How do viruses get into cells? Their infection tactics determine whether they can jump species or set off a pandemic

COVID-19, flu, mpox, noroviral diarrhea: How do the viruses that cause these diseases actually infect you?

Viruses cannot replicate on their own, so they must infect cells in your body to make more copies of themselves. The life cycle of a virus can thus be roughly described as: get inside a cell, make more virus, get out, repeat.

Getting inside a cell, or viral entry, is the part of the cycle that most vaccines target, as well as a key barrier for viruses jumping from one species to another. My lab and many others study this process to better anticipate and combat emerging viruses.

How viruses enter cells

Different viruses travel into the body in various ways – via airborne droplets, on food, through contact with mucous membranes or through injection. They typically first infect host cells near their site of entry – the cells lining the respiratory tract for most airborne viruses – then either remain there or spread throughout the body.

Viruses recognize specific proteins or sugars on host cells and stick to them. Each virus gets only one shot at putting its genome inside a cell – if their entry machinery misfires, they risk becoming inactivated. So they use several mechanisms to prevent triggering entry prematurely.

After the virus binds to the cell, specific molecules on the cell’s surface or within the cell’s recycling machinery activate viral coat proteins for entry. An example is the SARS-CoV-2 spike that COVID-19 vaccines target. These proteins need to modify the cell membrane to allow the viral genome to get through without killing the cell in the process. Different viruses use different tricks for this, but most work like cellular secretion – how cells release materials into their environment – in reverse. Specialized viral proteins help merge the membranes of the virus and the cell together and release the viral core into the interior of the cell.
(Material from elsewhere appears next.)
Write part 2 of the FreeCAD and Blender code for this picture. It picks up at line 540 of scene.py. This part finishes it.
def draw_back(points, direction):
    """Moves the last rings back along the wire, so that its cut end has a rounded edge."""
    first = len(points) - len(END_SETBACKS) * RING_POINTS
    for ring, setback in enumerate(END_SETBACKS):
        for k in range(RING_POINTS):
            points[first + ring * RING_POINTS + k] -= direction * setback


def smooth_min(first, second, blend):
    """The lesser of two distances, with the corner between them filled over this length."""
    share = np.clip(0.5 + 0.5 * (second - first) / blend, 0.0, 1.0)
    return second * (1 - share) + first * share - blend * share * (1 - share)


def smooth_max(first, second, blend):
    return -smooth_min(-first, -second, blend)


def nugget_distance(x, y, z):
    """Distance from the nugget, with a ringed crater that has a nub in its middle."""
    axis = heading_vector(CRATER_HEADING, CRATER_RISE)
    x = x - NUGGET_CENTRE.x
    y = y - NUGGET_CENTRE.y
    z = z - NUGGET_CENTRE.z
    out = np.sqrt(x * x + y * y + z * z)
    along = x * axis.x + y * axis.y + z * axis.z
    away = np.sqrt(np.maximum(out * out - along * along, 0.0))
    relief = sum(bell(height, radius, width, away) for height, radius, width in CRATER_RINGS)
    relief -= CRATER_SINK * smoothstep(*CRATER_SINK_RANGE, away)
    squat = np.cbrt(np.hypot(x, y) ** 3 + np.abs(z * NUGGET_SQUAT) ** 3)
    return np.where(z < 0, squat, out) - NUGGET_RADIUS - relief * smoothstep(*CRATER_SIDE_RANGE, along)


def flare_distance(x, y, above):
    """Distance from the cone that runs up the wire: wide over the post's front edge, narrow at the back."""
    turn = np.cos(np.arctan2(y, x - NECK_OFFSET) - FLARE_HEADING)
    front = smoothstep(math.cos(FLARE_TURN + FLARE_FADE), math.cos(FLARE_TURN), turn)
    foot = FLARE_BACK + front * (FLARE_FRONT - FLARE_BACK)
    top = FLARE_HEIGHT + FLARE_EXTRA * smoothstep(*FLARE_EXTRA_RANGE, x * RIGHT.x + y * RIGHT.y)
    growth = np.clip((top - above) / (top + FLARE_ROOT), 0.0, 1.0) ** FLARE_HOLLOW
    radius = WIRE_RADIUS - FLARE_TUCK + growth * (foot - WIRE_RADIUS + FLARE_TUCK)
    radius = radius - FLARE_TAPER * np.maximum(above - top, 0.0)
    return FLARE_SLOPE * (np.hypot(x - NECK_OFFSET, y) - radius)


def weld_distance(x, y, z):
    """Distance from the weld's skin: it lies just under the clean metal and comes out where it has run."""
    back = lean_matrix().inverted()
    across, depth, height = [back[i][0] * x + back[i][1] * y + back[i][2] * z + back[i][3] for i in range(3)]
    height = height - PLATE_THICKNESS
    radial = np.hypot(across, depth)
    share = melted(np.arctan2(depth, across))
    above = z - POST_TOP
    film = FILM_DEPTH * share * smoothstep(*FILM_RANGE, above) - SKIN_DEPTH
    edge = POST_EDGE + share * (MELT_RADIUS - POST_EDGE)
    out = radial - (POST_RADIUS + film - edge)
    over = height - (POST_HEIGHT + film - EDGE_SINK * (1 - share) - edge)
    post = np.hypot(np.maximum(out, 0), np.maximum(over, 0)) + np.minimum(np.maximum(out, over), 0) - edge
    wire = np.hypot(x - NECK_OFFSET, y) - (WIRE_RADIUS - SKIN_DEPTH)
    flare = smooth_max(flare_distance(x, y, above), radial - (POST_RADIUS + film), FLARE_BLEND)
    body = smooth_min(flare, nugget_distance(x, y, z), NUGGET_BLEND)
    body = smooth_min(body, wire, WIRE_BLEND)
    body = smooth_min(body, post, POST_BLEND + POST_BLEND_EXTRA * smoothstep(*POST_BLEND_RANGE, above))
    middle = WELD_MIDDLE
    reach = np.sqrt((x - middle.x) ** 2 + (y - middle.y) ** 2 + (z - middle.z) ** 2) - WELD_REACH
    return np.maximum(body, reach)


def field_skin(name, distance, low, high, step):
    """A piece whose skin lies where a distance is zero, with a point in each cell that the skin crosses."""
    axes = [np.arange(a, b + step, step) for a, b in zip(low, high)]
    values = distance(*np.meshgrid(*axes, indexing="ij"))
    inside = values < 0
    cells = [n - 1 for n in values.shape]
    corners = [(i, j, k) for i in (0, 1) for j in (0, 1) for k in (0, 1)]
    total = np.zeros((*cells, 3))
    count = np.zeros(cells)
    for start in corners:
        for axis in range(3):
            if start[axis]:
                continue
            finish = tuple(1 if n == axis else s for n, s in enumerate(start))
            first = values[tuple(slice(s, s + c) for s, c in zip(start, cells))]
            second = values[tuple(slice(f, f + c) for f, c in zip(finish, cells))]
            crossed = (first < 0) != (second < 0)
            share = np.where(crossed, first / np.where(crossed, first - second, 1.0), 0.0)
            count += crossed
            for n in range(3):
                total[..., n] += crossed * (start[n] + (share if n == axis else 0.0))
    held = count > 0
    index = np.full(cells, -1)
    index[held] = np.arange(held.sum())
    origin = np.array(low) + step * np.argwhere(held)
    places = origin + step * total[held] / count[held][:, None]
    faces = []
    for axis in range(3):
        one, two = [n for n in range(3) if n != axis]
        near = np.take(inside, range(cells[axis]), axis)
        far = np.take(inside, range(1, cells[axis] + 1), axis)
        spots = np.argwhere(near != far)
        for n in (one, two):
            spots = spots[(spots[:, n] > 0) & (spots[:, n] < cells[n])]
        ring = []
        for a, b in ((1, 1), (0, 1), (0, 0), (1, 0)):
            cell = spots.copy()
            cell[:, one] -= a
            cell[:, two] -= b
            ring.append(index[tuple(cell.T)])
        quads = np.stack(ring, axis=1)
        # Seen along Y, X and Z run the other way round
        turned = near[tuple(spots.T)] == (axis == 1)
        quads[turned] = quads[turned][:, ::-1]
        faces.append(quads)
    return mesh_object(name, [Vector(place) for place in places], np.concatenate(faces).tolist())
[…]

This animation depicts HIV fusing its membrane with a cell in order to release its contents inside.

At this point, the viral genome can enter the cell and start replicating. Some viruses use only the cell’s machinery to replicate, while others carry along portions of their own replication machinery and borrow some parts from the cell. After replicating their genomes, viruses assemble the components required to make new viruses.

Two central questions scientists are studying about viral entry are how your body’s defenses can disrupt it and what determines whether a virus from other species can infect people.

Immune defenses against viruses

Your body has a multilayered defense system against viral threats. But the part of your immune system called the antibody response is generally thought to be most effective at sterilizing immunity – preventing an infection from taking hold in the first place as opposed to just limiting its scope and severity.